Journal of the American College of Surgeons
Published: November 16, 2016
SAME-DAY DISCHARGE It’s safe to discharge patients who undergo a laparoscopic appendectomy the same day of their operations, a study says.
An overnight hospital stay after an appendectomy? Not needed, say researchers, who found that same-day laparoscopic appendectomy patients don’t experience higher rates of post-operative complications or readmissions than patients who are hospitalized overnight. Their results were published online in the Journal of the American College of Surgeons.

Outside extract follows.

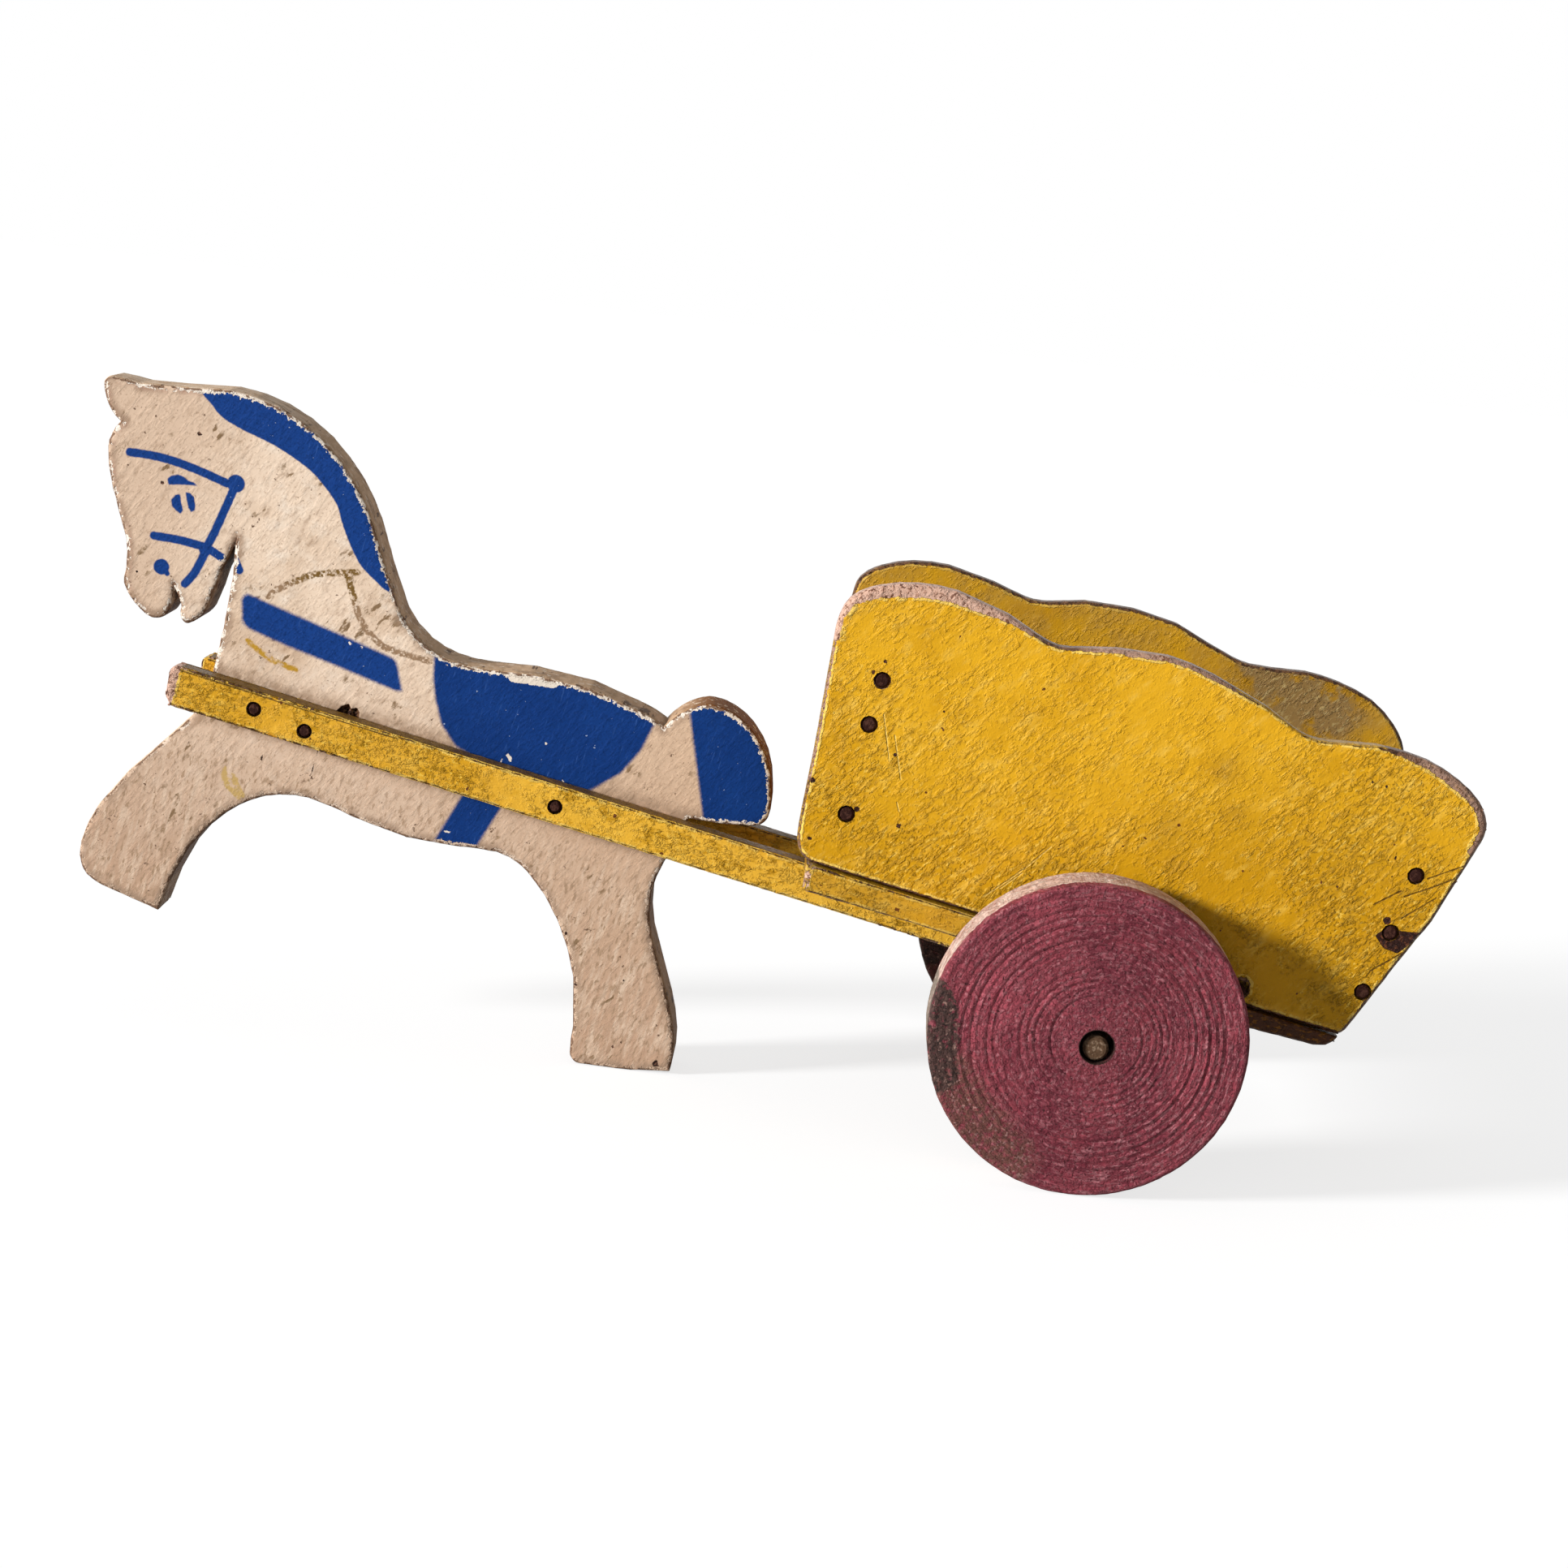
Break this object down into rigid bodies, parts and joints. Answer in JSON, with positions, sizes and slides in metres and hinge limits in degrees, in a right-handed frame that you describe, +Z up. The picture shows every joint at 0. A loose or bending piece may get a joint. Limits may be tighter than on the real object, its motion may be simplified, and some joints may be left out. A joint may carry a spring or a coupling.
{
  "type": "horse cart pull toy",
  "caption": "Flat wooden horse between two shafts of a small open cart with wavy-topped sides, a plank floor and solid wooden wheels loose on an iron axle rod.",
  "frame": {"origin": "middle of the bounding box's underside, on the ground that the wheels and the hind hoof stand on", "axes": "+X towards the cart's rear, with the horse facing -X, +Y to the horse's right, +Z up; the toy stands nose up, tilted about Y"},
  "size_m": [0.293, 0.1124, 0.1374],
  "materials": {
    "cream_paint": "worn cream paint on wood",
    "yellow_paint": "thick brushed yellow paint on wood",
    "crimson_dye": "matt crimson stain on turned wood",
    "bare_wood": "bare sawn wood",
    "rusty_iron": "dark rust"
  },
  "bodies": {
    "toy": {"horse_body": "cream_paint", "shaft_left": "yellow_paint", "shaft_right": "yellow_paint", "cart_side_left": "yellow_paint", "cart_side_right": "yellow_paint", "cart_front_board": "yellow_paint", "cart_rear_board": "yellow_paint", "cart_floor": "yellow_paint", "axle_block": "bare_wood", "axle_rod": "rusty_iron", "shaft_nail_left_1": "rusty_iron", "shaft_nail_left_2": "rusty_iron", "shaft_nail_left_3": "rusty_iron", "front_nail_left_1": "rusty_iron", "front_nail_left_2": "rusty_iron", "front_nail_left_3": "rusty_iron", "rear_nail_left_1": "rusty_iron", "rear_nail_left_2": "rusty_iron", "rear_nail_left_3": "rusty_iron", "edge_nail_left": "rusty_iron", "floor_nail_left_1": "rusty_iron", "floor_nail_left_2": "rusty_iron", "shaft_nail_right_1": "rusty_iron", "shaft_nail_right_2": "rusty_iron", "shaft_nail_right_3": "rusty_iron", "front_nail_right_1": "rusty_iron", "front_nail_right_2": "rusty_iron", "front_nail_right_3": "rusty_iron", "rear_nail_right_1": "rusty_iron", "rear_nail_right_2": "rusty_iron", "rear_nail_right_3": "rusty_iron", "edge_nail_right": "rusty_iron", "floor_nail_right_1": "rusty_iron", "floor_nail_right_2": "rusty_iron", "block_nail_1": "rusty_iron", "block_nail_2": "rusty_iron", "block_nail_3": "rusty_iron"},
    "left_wheel": {"wheel_left": "crimson_dye"},
    "right_wheel": {"wheel_right": "crimson_dye"}
  },
  "joints": [
    {"name": "left_wheel_spin", "type": "hinge", "parent": "toy", "child": "left_wheel", "pos_m": [0.07265, -0.0497, 0.03145], "axis": [0, 1, 0], "continuous": true},
    {"name": "right_wheel_spin", "type": "hinge", "parent": "toy", "child": "right_wheel", "pos_m": [0.07265, 0.0497, 0.03145], "axis": [0, 1, 0], "continuous": true}
  ]
}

Each year, more than 250,000 appendectomies are performed in the United States for acute appendicitis. Now that a study has found that same-day discharge in acute non-perforated appendicitis is a safe option, it’s expected that more of these patients will be sent home directly from the recovery room.
“Advances in early recognition and treatment of the disease process and minimally invasive techniques have allowed for some of the inflammatory response and the trauma from surgical treatment to be lessened and recovery to be faster; as a result, patients can get back to their lives much sooner,” says study principal investigator Armen Aboulian, MD, FACS, a colorectal surgeon at Kaiser Permanente, Woodland Hills, Calif., who adds that about 60% of non-perforated acute appendicitis patients at Kaiser Permanente are treated without an overnight stay.

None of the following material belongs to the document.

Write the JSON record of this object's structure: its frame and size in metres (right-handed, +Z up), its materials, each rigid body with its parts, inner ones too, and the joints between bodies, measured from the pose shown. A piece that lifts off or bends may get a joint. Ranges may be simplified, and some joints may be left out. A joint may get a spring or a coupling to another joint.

Researchers analyzed the medical records of 12,703 patients who underwent a laparoscopic appendectomy for non-perforated appendicitis at 14 Southern California Region Kaiser Permanente medical centers between 2010 and 2014. Researchers compared the patients discharged on the day of surgery (6,710) with those hospitalized overnight (5,993). They found that the same-day group had similar return rates (2.2%) to emergency rooms or urgent care centers and an overall lower rate of readmission within 30 days when compared with those who were hospitalized overnight (3.1%).
Factors such as older age, serious health problems and a later procedure time (most surgeons would not discharge their patients from the recovery room late at night) increased the rate of overnight admissions.

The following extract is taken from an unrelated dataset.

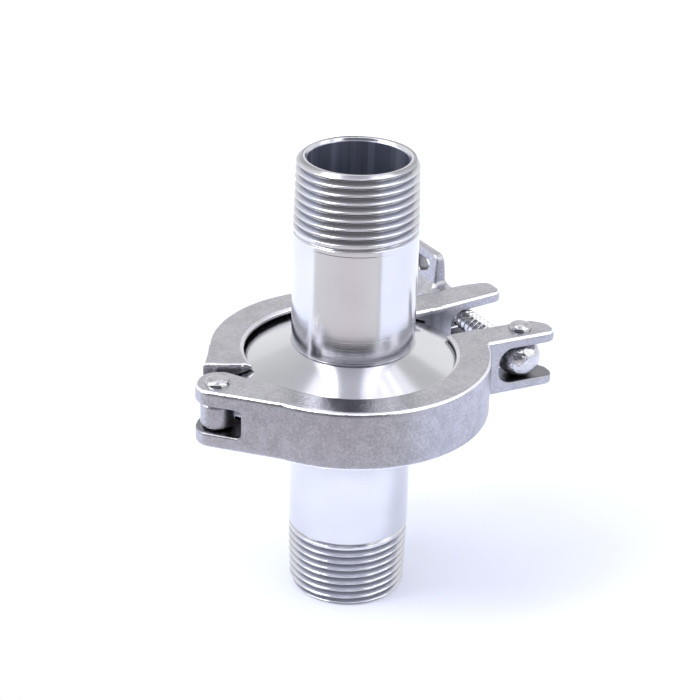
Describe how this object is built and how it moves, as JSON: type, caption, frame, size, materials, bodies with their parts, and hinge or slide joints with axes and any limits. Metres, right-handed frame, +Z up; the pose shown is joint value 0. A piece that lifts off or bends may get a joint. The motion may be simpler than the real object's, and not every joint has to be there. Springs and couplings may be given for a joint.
{
  "type": "sanitary clamp union",
  "caption": "Pipe union: flanged ferrules with tapered male threads meet on a gasket inside a hinged V-groove clamp closed by a swing bolt and wing nut.",
  "frame": {"origin": "centre of the lower pipe's end face, on the pipe axis, which the part stands on", "axes": "+Z up along the pipe axis; the hinge pin is at -X, the swing bolt's pivot pin at +X, and the bolt runs from the pivot towards +Y, the rear"},
  "size_m": [0.106, 0.093, 0.1288],
  "materials": {
    "upper_ferrule": "polished stainless steel",
    "lower_ferrule": "polished stainless steel",
    "gasket": "white silicone",
    "front_half": "satin investment casting",
    "rear_half": "satin investment casting",
    "hinge_pin": "polished rivet",
    "bolt_pin": "polished rivet",
    "swing_bolt": "polished stainless steel",
    "wing_nut": "satin investment casting"
  },
  "bodies": {
    "fixed_clamp_half_and_ferrules": {"front_half": "front_half", "upper_ferrule": "upper_ferrule", "lower_ferrule": "lower_ferrule", "gasket": "gasket", "hinge_pin": "hinge_pin", "bolt_pin": "bolt_pin"},
    "rear_clamp_half": {"rear_half": "rear_half"},
    "bolt": {"swing_bolt": "swing_bolt"},
    "nut": {"wing_nut": "wing_nut"}
  },
  "joints": [
    {"name": "bolt_swing", "type": "hinge", "parent": "fixed_clamp_half_and_ferrules", "child": "bolt", "pos_m": [0.0493, -0.0052, 0.0644], "axis": [0, 0, -1], "range_deg": [0, 100]},
    {"name": "wing_nut_travel", "type": "slide", "parent": "bolt", "child": "nut", "axis": [-0.0958, 0.9954, 0], "range_m": [-0.00537, 0.00995]},
    {"name": "rear_half_open", "type": "hinge", "parent": "fixed_clamp_half_and_ferrules", "child": "rear_clamp_half", "pos_m": [-0.0415, -0.0052, 0.0644], "axis": [0, 0, 1], "range_deg": [-3.4, 6.31]}
  ],
  "couplings": [
    {"joint": "rear_half_open", "follows": "wing_nut_travel", "rad_per_m": 11.05}
  ]
}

“The goal of the study is not to rush the patients home, but rather, the importance of this study lies in the confirmation that discharge from the recovery room is safe and surgeons across the nation may consider it directly from the recovery room in the appropriate setting,” says Dr. Aboulian.
The study also showed that same-day discharge translates into an average direct cost savings of $348 per case within the Kaiser Permanente system.